(Raw records)
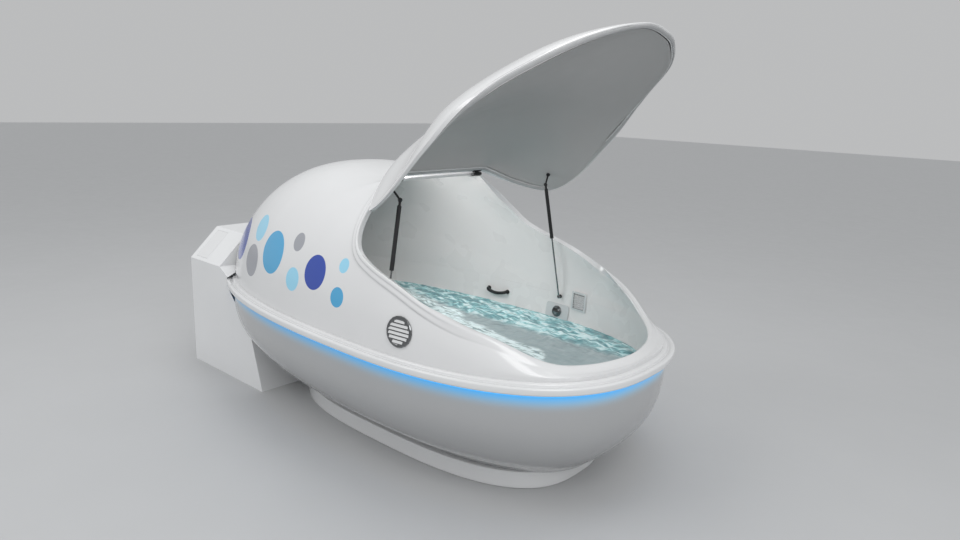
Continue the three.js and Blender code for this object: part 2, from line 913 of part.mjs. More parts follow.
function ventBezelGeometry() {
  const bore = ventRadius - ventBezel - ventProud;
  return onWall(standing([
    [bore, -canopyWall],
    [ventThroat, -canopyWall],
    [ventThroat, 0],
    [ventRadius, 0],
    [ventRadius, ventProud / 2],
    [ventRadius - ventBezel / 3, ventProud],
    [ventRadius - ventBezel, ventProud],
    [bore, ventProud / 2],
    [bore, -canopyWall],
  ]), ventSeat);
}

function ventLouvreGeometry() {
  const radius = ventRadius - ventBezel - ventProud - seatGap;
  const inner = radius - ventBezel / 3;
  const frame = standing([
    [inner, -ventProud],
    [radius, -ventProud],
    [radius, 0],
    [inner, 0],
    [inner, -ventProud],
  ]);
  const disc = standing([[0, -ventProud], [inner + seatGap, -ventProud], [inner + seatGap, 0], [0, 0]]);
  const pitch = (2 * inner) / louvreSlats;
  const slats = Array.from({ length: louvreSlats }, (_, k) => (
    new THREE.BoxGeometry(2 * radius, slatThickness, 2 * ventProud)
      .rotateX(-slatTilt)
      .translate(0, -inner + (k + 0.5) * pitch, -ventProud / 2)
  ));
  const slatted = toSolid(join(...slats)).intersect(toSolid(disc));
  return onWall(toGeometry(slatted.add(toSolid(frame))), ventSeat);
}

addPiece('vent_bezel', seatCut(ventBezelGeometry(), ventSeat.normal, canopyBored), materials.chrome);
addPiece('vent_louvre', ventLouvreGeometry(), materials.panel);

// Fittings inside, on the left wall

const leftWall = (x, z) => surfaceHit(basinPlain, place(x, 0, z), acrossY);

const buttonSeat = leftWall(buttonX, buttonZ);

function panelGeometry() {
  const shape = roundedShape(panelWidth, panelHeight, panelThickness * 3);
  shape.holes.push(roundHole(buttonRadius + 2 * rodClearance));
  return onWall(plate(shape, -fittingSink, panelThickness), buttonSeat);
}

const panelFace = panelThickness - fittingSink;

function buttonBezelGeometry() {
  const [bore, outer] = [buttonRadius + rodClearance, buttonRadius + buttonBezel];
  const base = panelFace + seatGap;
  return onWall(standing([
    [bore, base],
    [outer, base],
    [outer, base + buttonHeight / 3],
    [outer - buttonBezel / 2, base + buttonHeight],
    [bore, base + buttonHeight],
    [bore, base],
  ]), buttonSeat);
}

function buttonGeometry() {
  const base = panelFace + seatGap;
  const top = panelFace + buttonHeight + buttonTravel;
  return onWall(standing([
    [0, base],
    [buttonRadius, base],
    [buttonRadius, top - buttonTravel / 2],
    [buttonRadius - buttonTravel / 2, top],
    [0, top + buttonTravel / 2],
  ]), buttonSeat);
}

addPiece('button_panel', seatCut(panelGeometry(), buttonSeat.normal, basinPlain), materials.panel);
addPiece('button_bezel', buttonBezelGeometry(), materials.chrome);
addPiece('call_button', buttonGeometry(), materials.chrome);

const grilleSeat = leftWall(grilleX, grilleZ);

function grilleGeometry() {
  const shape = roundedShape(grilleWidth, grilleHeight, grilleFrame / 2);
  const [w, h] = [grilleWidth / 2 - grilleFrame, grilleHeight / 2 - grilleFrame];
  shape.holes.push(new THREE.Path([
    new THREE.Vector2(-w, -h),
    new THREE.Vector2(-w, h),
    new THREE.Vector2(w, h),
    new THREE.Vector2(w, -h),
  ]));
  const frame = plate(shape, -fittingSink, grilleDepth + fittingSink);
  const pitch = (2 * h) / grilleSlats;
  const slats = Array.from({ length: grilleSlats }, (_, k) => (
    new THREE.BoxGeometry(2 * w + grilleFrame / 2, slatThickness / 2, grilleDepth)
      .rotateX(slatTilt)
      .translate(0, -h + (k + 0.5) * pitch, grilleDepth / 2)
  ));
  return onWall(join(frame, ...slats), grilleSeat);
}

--

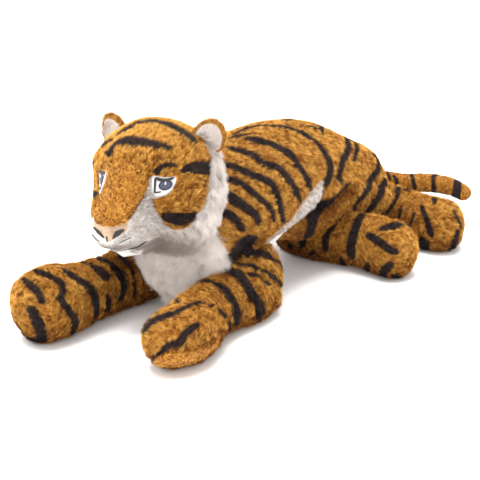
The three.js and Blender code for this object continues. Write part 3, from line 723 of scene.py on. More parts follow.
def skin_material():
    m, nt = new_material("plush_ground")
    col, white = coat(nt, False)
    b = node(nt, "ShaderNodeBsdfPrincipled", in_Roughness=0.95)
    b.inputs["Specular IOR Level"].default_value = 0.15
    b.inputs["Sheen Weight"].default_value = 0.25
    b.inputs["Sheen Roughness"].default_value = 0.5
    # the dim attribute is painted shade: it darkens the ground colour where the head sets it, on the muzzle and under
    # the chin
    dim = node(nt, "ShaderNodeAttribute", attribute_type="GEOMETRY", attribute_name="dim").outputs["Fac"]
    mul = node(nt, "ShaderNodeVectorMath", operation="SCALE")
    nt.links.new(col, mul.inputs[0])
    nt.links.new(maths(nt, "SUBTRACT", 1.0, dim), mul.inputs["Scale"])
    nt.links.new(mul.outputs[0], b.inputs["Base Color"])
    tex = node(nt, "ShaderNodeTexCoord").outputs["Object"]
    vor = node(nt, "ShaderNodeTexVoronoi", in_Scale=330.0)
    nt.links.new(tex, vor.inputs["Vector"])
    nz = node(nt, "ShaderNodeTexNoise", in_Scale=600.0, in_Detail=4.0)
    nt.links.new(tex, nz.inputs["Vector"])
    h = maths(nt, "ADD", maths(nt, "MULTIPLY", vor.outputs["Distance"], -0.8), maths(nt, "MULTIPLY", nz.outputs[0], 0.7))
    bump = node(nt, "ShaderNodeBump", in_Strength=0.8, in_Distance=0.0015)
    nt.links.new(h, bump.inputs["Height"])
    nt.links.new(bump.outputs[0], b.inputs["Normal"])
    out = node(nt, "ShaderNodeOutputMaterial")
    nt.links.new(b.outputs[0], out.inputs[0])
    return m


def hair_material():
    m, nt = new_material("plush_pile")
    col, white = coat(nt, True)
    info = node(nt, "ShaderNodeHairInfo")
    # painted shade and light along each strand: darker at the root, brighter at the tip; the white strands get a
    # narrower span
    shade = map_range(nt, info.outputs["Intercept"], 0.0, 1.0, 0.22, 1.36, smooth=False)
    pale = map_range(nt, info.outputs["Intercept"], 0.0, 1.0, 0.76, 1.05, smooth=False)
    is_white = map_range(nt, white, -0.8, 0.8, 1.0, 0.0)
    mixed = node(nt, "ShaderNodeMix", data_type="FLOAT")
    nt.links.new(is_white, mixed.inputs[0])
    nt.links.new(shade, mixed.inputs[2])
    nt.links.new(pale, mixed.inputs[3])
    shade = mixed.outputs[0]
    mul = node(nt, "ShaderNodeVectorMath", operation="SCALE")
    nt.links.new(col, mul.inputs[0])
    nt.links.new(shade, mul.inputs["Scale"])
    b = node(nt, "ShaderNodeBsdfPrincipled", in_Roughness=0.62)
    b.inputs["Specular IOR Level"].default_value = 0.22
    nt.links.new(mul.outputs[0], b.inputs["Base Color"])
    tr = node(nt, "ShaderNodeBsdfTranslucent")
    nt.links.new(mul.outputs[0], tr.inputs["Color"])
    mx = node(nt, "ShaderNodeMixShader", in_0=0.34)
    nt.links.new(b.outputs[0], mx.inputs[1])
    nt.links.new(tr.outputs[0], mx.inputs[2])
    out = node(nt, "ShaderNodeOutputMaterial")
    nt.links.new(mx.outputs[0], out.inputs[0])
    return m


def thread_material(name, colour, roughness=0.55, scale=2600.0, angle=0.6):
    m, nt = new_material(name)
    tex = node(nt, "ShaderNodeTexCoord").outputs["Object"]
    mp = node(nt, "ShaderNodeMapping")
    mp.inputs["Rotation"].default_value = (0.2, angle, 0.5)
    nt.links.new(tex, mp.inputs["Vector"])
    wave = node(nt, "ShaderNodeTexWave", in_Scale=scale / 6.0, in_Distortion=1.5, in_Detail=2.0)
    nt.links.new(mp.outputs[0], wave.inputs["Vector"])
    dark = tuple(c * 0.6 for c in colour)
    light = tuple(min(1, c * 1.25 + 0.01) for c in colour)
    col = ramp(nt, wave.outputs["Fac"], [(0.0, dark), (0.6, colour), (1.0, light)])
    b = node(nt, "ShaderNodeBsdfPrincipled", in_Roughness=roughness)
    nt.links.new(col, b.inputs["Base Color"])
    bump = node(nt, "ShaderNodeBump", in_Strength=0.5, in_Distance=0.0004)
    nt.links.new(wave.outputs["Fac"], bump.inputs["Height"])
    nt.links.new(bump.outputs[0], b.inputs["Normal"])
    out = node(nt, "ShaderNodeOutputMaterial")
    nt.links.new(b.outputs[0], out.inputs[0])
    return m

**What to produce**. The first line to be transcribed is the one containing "Continue the three.js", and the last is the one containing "const buttonSeat = leftWall(buttonX, buttonZ);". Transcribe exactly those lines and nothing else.

**Written answer**.
Continue the three.js and Blender code for this object: part 2, from line 913 of part.mjs. More parts follow.
function ventBezelGeometry() {
  const bore = ventRadius - ventBezel - ventProud;
  return onWall(standing([
    [bore, -canopyWall],
    [ventThroat, -canopyWall],
    [ventThroat, 0],
    [ventRadius, 0],
    [ventRadius, ventProud / 2],
    [ventRadius - ventBezel / 3, ventProud],
    [ventRadius - ventBezel, ventProud],
    [bore, ventProud / 2],
    [bore, -canopyWall],
  ]), ventSeat);
}

function ventLouvreGeometry() {
  const radius = ventRadius - ventBezel - ventProud - seatGap;
  const inner = radius - ventBezel / 3;
  const frame = standing([
    [inner, -ventProud],
    [radius, -ventProud],
    [radius, 0],
    [inner, 0],
    [inner, -ventProud],
  ]);
  const disc = standing([[0, -ventProud], [inner + seatGap, -ventProud], [inner + seatGap, 0], [0, 0]]);
  const pitch = (2 * inner) / louvreSlats;
  const slats = Array.from({ length: louvreSlats }, (_, k) => (
    new THREE.BoxGeometry(2 * radius, slatThickness, 2 * ventProud)
      .rotateX(-slatTilt)
      .translate(0, -inner + (k + 0.5) * pitch, -ventProud / 2)
  ));
  const slatted = toSolid(join(...slats)).intersect(toSolid(disc));
  return onWall(toGeometry(slatted.add(toSolid(frame))), ventSeat);
}

addPiece('vent_bezel', seatCut(ventBezelGeometry(), ventSeat.normal, canopyBored), materials.chrome);
addPiece('vent_louvre', ventLouvreGeometry(), materials.panel);

// Fittings inside, on the left wall

const leftWall = (x, z) => surfaceHit(basinPlain, place(x, 0, z), acrossY);

const buttonSeat = leftWall(buttonX, buttonZ);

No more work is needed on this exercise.